◆ Stated problem
Find each line with "Blender" and copy it.

[BEGIN Rows]

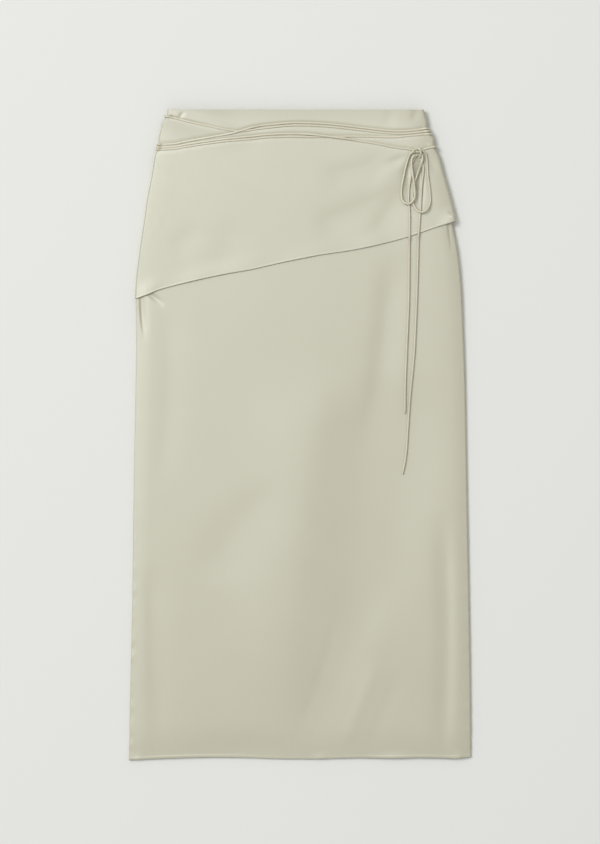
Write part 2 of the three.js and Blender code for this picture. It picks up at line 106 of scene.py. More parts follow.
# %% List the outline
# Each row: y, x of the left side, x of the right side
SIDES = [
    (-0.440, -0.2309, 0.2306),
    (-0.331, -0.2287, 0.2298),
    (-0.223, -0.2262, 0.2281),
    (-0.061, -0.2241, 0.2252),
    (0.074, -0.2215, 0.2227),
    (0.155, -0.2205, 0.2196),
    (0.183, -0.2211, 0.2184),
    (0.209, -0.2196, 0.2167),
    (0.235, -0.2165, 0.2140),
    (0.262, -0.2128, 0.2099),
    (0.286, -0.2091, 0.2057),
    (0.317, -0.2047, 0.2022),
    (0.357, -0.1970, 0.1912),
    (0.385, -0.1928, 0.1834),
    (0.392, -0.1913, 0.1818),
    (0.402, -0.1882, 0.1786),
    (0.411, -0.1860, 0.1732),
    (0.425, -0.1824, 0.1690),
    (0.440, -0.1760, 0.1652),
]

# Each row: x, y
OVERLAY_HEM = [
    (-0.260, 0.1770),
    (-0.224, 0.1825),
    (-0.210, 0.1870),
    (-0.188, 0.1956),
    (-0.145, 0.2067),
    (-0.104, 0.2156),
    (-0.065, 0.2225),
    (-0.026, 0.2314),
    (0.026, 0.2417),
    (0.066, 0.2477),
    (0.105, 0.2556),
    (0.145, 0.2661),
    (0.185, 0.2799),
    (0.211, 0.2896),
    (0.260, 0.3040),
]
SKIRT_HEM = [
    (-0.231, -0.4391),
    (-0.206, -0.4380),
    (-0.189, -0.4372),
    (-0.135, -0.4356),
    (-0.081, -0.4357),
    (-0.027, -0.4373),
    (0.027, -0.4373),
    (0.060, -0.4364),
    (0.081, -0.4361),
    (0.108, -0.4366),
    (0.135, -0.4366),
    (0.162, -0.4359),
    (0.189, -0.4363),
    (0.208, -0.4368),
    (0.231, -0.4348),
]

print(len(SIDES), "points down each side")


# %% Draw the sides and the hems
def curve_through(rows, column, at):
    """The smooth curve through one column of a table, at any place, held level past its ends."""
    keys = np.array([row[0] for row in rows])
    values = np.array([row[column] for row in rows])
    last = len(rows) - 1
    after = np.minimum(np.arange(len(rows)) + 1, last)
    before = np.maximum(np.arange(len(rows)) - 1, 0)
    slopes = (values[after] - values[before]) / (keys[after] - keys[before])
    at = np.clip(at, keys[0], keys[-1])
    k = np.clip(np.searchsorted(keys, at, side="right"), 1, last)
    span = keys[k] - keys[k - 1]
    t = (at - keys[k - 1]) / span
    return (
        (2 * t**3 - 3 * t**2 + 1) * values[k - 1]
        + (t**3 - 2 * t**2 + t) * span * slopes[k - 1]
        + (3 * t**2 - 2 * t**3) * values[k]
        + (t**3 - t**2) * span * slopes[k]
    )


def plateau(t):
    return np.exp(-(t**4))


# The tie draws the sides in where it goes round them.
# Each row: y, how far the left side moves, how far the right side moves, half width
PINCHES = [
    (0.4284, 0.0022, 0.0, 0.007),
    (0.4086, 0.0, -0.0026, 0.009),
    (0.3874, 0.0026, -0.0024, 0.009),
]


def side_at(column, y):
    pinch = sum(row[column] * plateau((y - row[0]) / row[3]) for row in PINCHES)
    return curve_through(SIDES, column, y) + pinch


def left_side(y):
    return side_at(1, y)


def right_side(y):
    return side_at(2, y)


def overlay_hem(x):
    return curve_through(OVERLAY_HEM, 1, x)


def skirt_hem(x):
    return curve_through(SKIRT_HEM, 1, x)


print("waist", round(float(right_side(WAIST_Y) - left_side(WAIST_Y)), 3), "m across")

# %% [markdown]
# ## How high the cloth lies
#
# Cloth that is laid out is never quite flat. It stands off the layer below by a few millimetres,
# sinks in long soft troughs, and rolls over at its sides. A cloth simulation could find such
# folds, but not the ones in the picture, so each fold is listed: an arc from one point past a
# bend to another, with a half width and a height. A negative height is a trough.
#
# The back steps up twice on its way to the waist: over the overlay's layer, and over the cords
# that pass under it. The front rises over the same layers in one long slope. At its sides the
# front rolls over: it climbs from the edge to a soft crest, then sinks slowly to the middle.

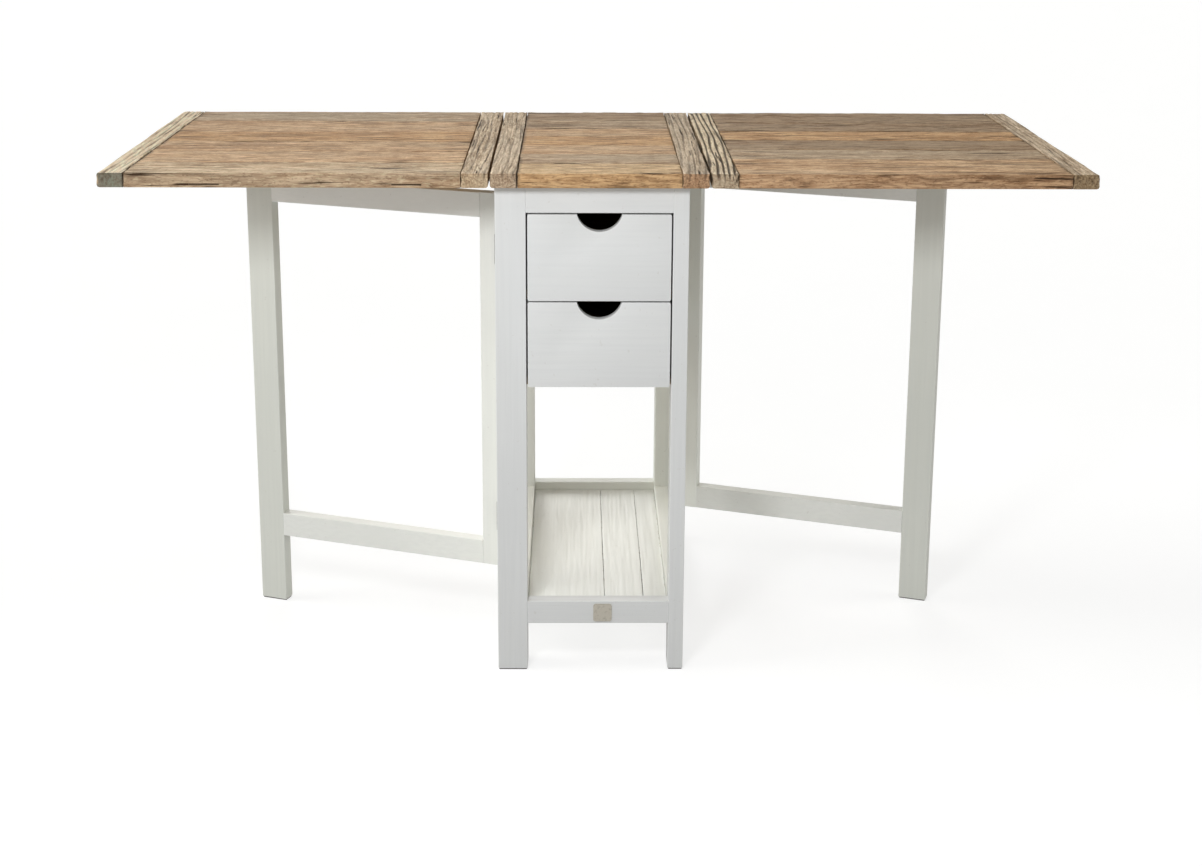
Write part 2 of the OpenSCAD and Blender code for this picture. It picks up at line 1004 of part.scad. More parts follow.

[END Rows]

◆ Response below
Write part 2 of the three.js and Blender code for this picture. It picks up at line 106 of scene.py. More parts follow.
Write part 2 of the OpenSCAD and Blender code for this picture. It picks up at line 1004 of part.scad. More parts follow.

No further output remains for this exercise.